Before he went off to war in 1914 Tom Stead had two children with Mabel, Albert born in 1912, and Joseph, a year later. Albert also joined the army but died in a swimming accident in Alexandria, Egypt, in 1936.
After the First World War Tom Stead returned to pit work and lived at Lower Goslem near Stourton with his paternal grandmother, Emma Burnell, nee Wilkinson. It’s not clear what had happened to Mabel. She may have died but there appears to be no death registration for her. When the census was taken in June 1921 Tom was living with Rachel Pedley, nee Rosbottom, from Great Harwood near Blackburn. She was separated from her husband, who she had married in Lancashire in 1916. The census states Tom was working as a miner at Water Haigh colliery. About a year after the General Strike and the six month long stoppage by miners in 1926 he had a third son with Rachel.

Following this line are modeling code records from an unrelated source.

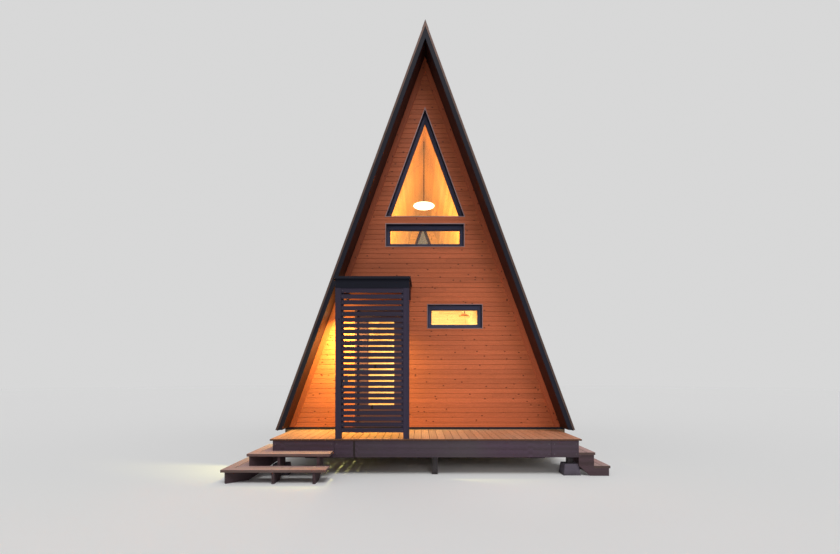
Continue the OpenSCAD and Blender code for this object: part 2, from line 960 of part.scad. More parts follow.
// A flat round lamp, widest at its middle, that hangs under the ridge
module ridge_lamp() {
    z = floor_top + lamp_z;
    foot_r = lamp_r / 2;
    top_r = lamp_r / 3;
    translate([0, lamp_y, z - lamp_h / 2]) cylinder(h = lamp_h / 2, r1 = foot_r, r2 = lamp_r);
    translate([0, lamp_y, z]) cylinder(h = lamp_h / 2, r1 = lamp_r, r2 = top_r);
    stem(0, lamp_y, z);
}

module pendant_lamps() {
    color("whitesmoke") {
        dish_lamp();
        ridge_lamp();
    }
}

pier_blocks();
foundation_posts();
floor_beams();
floor_rim();
floor_joists();
main_floor();
deck_joists();
deck_fascia();
deck_boards();
corner_step_treads();
side_step_treads();
step_stringers();
front_wall_left();
front_wall_right();
front_wall_over_door();
front_wall_upper();
rear_wall();
roof_panel_left();
roof_panel_right();
ceiling_left();
ceiling_right();
roofing_left();
roofing_right();
ridge_cap();
rake_fascias();
drip_edges();
soffits();
rake_trims();
gable_window_frame();
loft_window_frame();
side_window_frame();
front_window_glass();
rear_window_frames();
rear_window_glass();
door_frame();
door_sill();
door_leaf();
door_glass();
door_handle();
door_hinges();
canopy_posts();
canopy_frame();
canopy_roof();
entry_screen();
wall_light();
loft_floor();
pendant_lamps();
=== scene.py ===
import math
import random

import bmesh
import bpy
from bpy.props import FloatProperty, FloatVectorProperty, IntProperty, PointerProperty
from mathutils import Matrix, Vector


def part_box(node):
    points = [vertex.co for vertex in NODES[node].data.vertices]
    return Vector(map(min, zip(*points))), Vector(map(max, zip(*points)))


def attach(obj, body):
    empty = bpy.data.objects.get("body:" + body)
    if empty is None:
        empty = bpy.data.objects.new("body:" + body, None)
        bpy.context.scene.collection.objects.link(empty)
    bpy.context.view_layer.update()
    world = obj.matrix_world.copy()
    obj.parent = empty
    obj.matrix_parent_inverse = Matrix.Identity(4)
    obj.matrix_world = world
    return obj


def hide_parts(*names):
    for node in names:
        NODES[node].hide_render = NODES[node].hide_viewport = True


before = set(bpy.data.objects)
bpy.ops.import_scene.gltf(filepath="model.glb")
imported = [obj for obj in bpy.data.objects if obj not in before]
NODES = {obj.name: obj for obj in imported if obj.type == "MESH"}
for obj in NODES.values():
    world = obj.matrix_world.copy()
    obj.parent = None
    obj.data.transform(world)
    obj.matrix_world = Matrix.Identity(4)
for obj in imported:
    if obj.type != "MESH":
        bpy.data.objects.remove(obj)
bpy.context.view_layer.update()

bl_info = {
    "name": "A-frame cabin finish",
    "version": (1, 0, 0),
    "blender": (4, 5, 0),
    "location": "View3D > Sidebar > Cabin",
    "description": "Boards, metalwork, windows, finishes and studio for an a-frame cabin",
    "category": "Object",
}

CABIN = "cabin"
DOOR = "door"

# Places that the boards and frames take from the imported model, in metres
FLOOR_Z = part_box("main_floor")[1].z
FRONT_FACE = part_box("front_wall_left")[0].y
FRONT_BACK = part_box("front_wall_left")[1].y
REAR_BACK, REAR_FACE = (corner.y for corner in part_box("rear_wall"))

# Directions
UP = (0, 0, 1)
TO_FRONT = (0, -1, 0)

# Heights that differ by less than this count as one
CLOSE = 1e-4

# Height of the flat of a ribbed sheet above the plane that it lies on
SHEET = 0.006


def linear(red, green, blue):
    """Turns a colour picked, 0 to 255, into the linear one that shaders use."""
    shares = (value / 255 for value in (red, green, blue))
    return tuple(s / 12.92 if s <= 0.04045 else ((s + 0.055) / 1.055) ** 2.4 for s in shares)


# Settings


def number(name, default, description, **kind):
    """A setting that is a number, with its unit, subtype and limits where it has them."""
    return FloatProperty(name=name, default=default, description=description, **kind)


def metres(name, default, description, low=0.0):
    return number(name, default, description, unit="LENGTH", min=low, precision=4)


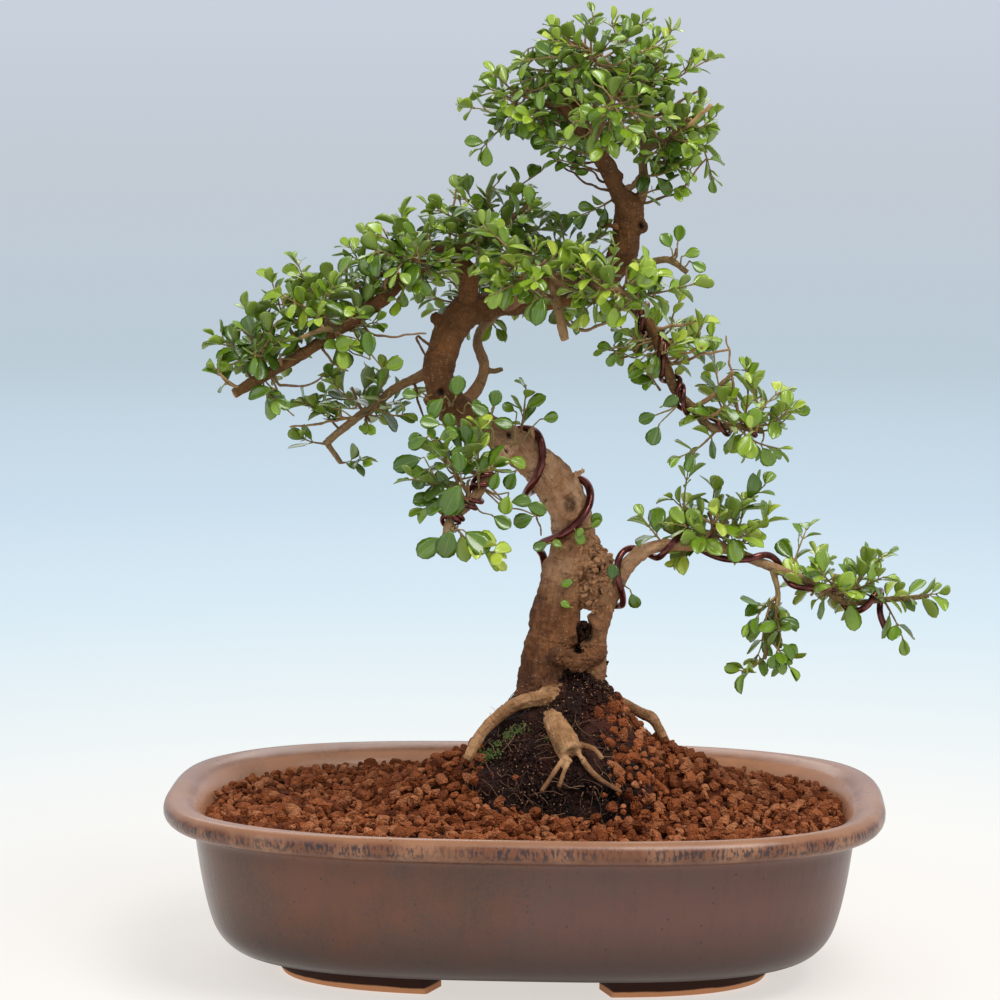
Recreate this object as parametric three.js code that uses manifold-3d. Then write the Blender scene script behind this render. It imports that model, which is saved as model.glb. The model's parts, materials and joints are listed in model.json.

For a while Tom and Rachel lived in one of the council houses on Fourth Avenue on Rothwell Haigh, but in about 1934 they moved to the Kent coalfield where Tom got a job at Betteshanger colliery near Deal. He was very active in politics and union work and had many letters published in the Kent Times about the conditions miners worked in. When the 1939 Register was compiled it indicated he had been working as a ripper but by that time was “incapacitated.” A few years later Tom, Rachel and their son moved back to Yorkshire where they lived near Doncaster. He died in 1949. Joe Stead followed his father “down ‘t pit” and went with him to Kent. He also became a soldier and served in the Second World War. He was 88 when he passed away in 2003.